É, assim, mais uma vez, a tecnologia a favor de uma prestação jurisdicional mais célere ao cidadão, propiciando, deste modo, a escorreita concretização do direito fundamental a uma duração razoável do processo judicial.[6]

[1] Importante ressaltar que a intimação não se confunde com citação. A intimação, nos termos do Código de Processo Civil de 2015, “é o ato pelo qual se dá ciência a alguém dos atos e dos termos do processo.”. Já a citação, “é o ato pelo qual são convocados o réu, o executado ou o interessado para integrar a relação processual.” (CPC/2015, art. 238).

[2] “PROCEDIMENTO DE CONTROLE ADMINISTRATIVO. JUIZADO ESPECIAL CÍVEL E CRIMINAL. INTIMAÇÃO DAS PARTES VIA APLICATIVO WHATSAPP. REGRAS ESTABELECIDAS EM PORTARIA. ADESÃO FACULTATIVA. ARTIGO 19 DA LEI N. 9.099/1995. CRITÉRIOS ORIENTADORES DOS JUIZADOS ESPECIAIS. INFORMALIDADE E CONSENSUALIDADE. PROCEDÊNCIA DO PEDIDO. 1. O artigo 2º da Lei n. 9.099/1995 estabelece que o processo dos Juizados será orientado pelos “critérios da oralidade, simplicidade, informalidade, economia processual e celeridade, buscando, sempre que possível, a conciliação ou a transação”. 2. O artigo 19 da Lei n. 9.099/1995 prevê a realização de intimações na forma prevista para a citação ou por “qualquer outro meio idôneo de comunicação”. 3. A utilização do aplicativo whatsapp como ferramenta para a realização de intimações das partes que assim optarem não apresenta mácula. 4. Manutenção dos meios convencionais de comunicação às partes que não se manifestarem ou que descumprirem as regras previamente estabelecidas. 5. Procedência do pedido para restabelecer os termos da Portaria que regulamentou o uso do aplicativo whatsapp como ferramenta hábil à realização de intimações no âmbito dos Juizados Especiais Cíveis e Criminais da Comarca de Piracanjuba/GO.” (CNJ – PCA – Procedimento de Controle Administrativo – 0003251-94.2016.2.00.0000 – Rel.

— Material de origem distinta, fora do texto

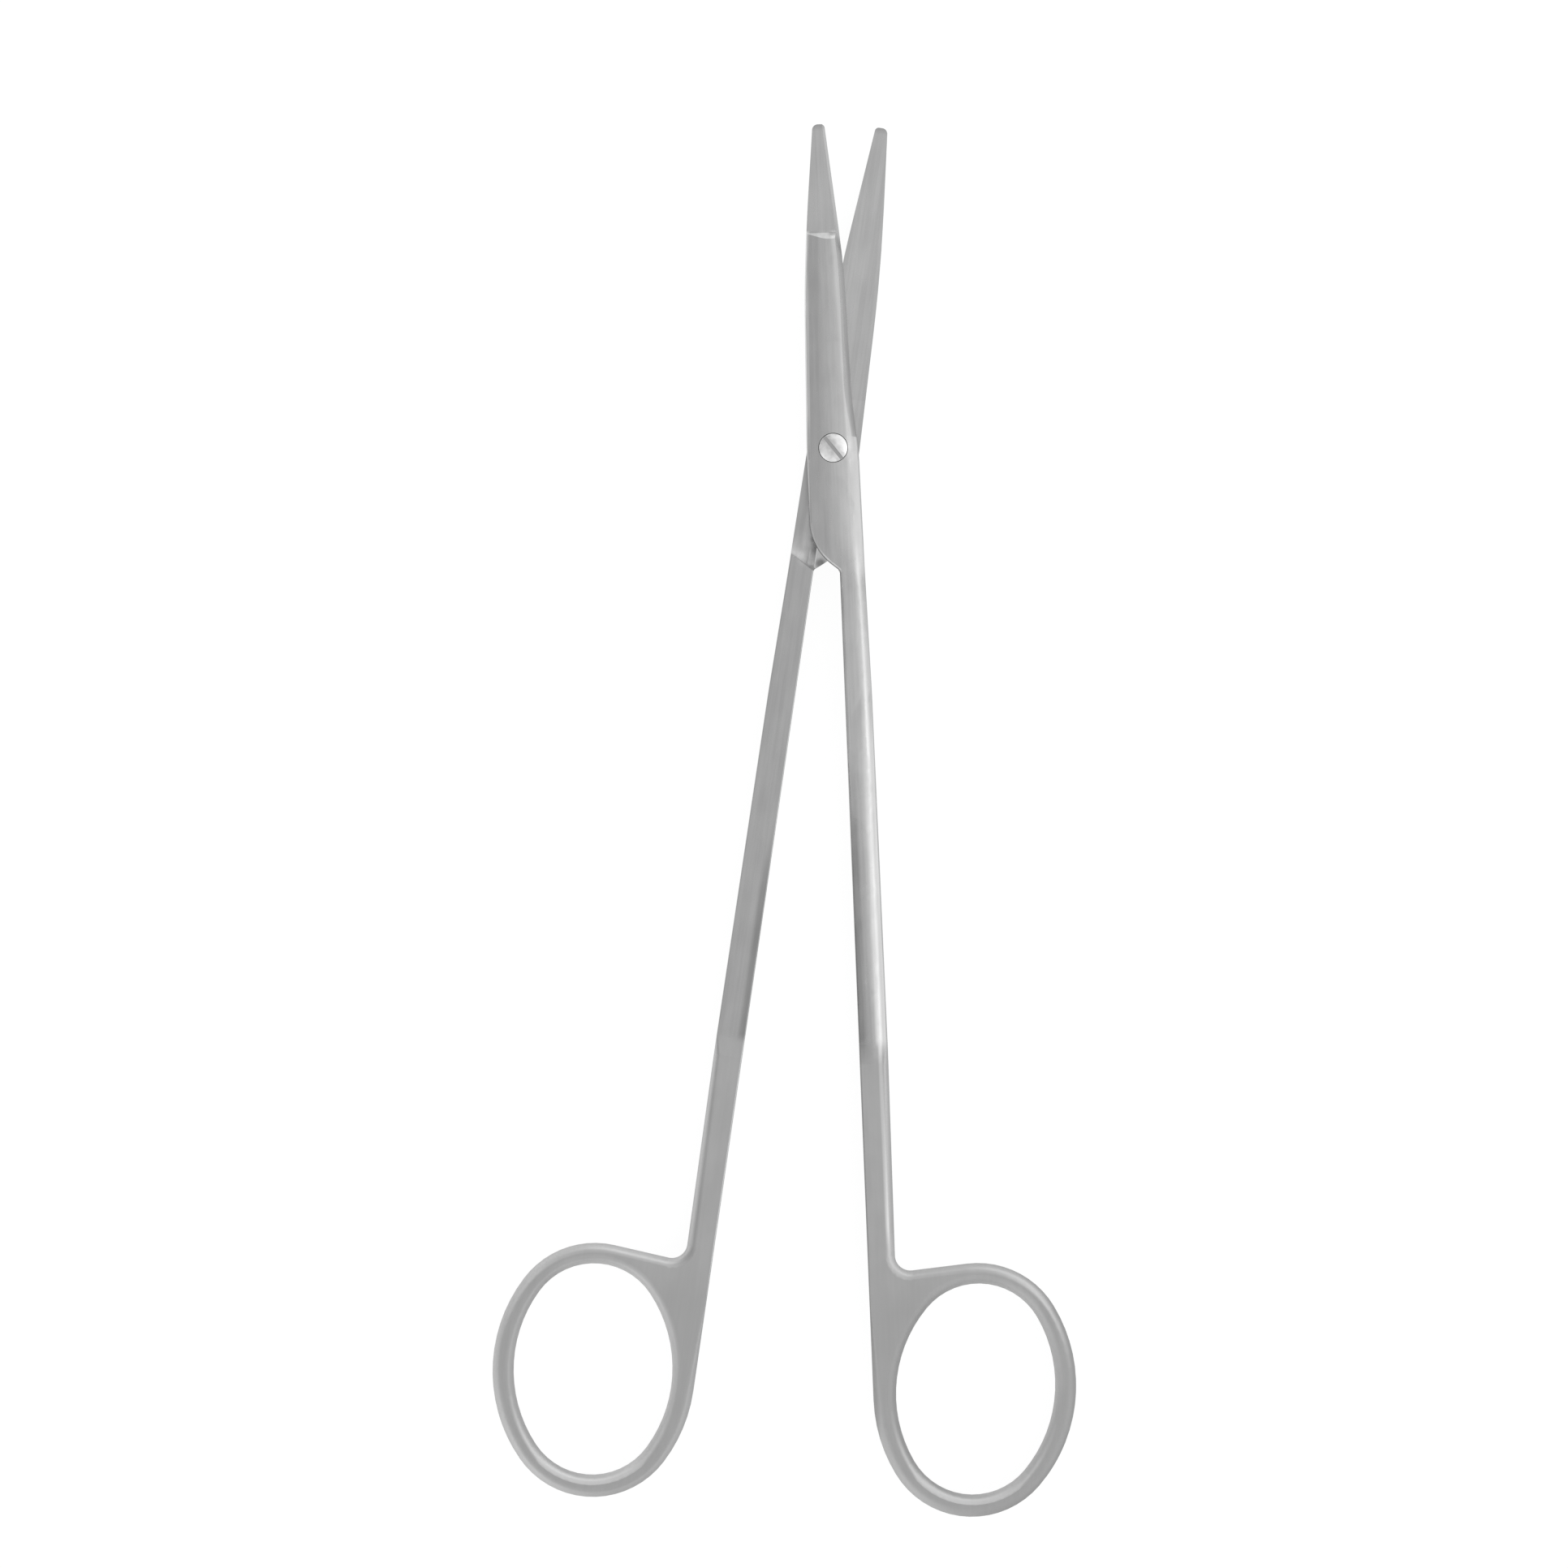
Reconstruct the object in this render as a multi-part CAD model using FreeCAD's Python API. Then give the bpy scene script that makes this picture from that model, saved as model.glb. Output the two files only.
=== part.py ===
import FreeCAD, Part
import math
import os

# Dissecting scissors, 180 mm long, in satin stainless steel: two forged halves on a slotted screw.
# Each half is modelled in its own frame: the pivot is the origin, +Y runs to the blade tip, the cutting
# edge and the finger ring lie on the +X side, the mating plane is Z = 0 and the rounded back faces +Z.

V = FreeCAD.Vector
Z_UP = V(0, 0, 1)

# How the pair lies: the angle between the halves, and the running gap between their mating faces
open_angle = 10.66
mating_gap = 0.06

# Blade in plan
tip_reach = 41.8
tip_spine_x = -0.98
tip_edge_x = 0.56
tip_spine_r = 0.75
tip_edge_r = 0.5
belly_y = 23.5
belly_edge_x = 2.33
belly_spine_x = -2.8
belly_spine_r = 220.0
belly_edge_r = 110.0

# Joint block in plan
block_spine_x = -3.41
block_spine_y = 0.0
block_spine_r = 110.0
block_edge_x = 3.28
block_edge_y = -1.0
ricasso_y = 7.0
ricasso_edge_x = 2.62
block_corner_r = 25.0
lap_end_angle = 40.0
lap_end_r = 7.0
lap_corner_y = -15.85
lap_corner_r = 0.6

# Shank in plan
shank_inner_x = 0.22
shank_root_y = -17.0
shank_root_w = 3.24
shank_mid_y = -32.0
shank_mid_w = 3.5
shank_w = 3.68
bow_root_w = 3.5
shank_bend_r = 120.0
finish_line_y = -77.0
fade_length = 2.5

# Height of the back above the mating plane: at the blade's step, the joint, the shank's root and rear
crown_step = 1.6
crown_joint = 2.3
crown_root = 2.06
crown_shank = 1.94
thinning_y = 2.0

# Blade and joint block in section: two ground facets that meet in a soft ridge
spine_fall = 14.5
edge_fall = 8.0
ridge_soft = 1.1
ridge_joint_x = -0.75
ridge_blade_x = 0.27
ridge_joint_y = -4.0
ridge_blade_y = 16.0
joint_round_x = 1.1
joint_round_r = 4.5

# Root of the shank in section: a flat that leans a little, with a round towards the outside
root_start_y = -8.0
root_y = -20.0
root_fall = 4.0
root_round_w = 1.5
root_round_r = 1.35

# Rear of the front shank in section: one round from side to side
rear_start_y = -32.0
rear_y = -47.0
rear_round_r = 2.4

# How closely the ground back is spaced out, along the half and across it
back_pitch = 4.5
back_columns = 16

# Depth of the shank's inner face below the mating plane, and the softened long edges
inner_face = 1.35
back_edge_r = 0.38
inner_edge_r = 0.15

# Flattened end of the blade
step_y = 27.9
flat_heel_t = 1.02
flat_tip_t = 0.78
step_slope = 32.0
step_foot_r = 0.8

# Cutting edge and hollow-ground inner face
edge_land = 0.08
bevel_angle = 66.0
edge_heel_y = 0.7
edge_runout = 1.2
hollow_depth = 0.09
hollow_r = 40.0
hollow_heel_y = 6.5
hollow_toe_y = 40.0

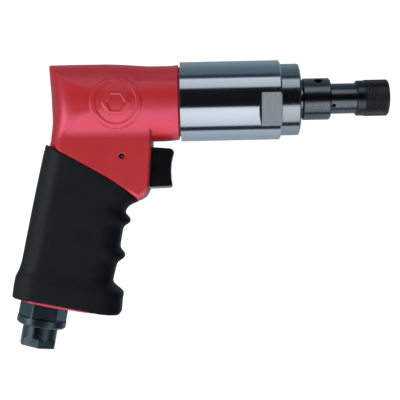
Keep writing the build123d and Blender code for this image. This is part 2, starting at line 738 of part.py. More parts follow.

DALDICE SANTANA – 23ª Sessão Virtualª Sessão – j. 23/06/2017).

[3] Trecho extraído do próprio teor da decisão do processo administrativo: (CNJ – PCA – Procedimento de Controle Administrativo – 0003251-94.2016.2.00.0000 – Rel. DALDICE SANTANA – 23ª Sessão Virtualª Sessão – j. 23/06/2017).

[4] BRASIL. Justiça Federal do Estado de São Paulo. Disponível em: < https://www.jfsp.jus.br/assets/Uploads/administrativo/NUCS/decisoes/2015/150423whatsapp.pdf>. Acesso em: 28 jul. 2017.

[5]  Nesse sentido prevê o artigo 190: “Versando o processo sobre direitos que admitam autocomposição, é lícito às partes plenamente capazes estipular mudanças no procedimento para ajustá-lo às especificidades da causa e convencionar sobre os seus ônus, poderes, faculdades e deveres processuais, antes ou durante o processo.

Parágrafo único.  De ofício ou a requerimento, o juiz controlará a validade das convenções previstas neste artigo, recusando-lhes aplicação somente nos casos de nulidade ou de inserção abusiva em contrato de adesão ou em que alguma parte se encontre em manifesta situação de vulnerabilidade.”

[6]  O referido direito fundamental encontra-se previsto no artigo 5º, inciso LXXVIII, da Constituição Federal de 1988, confira-se: “LXXVIII – a todos, no âmbito judicial e administrativo, são assegurados a razoável duração do processo e os meios que garantam a celeridade de sua tramitação.”.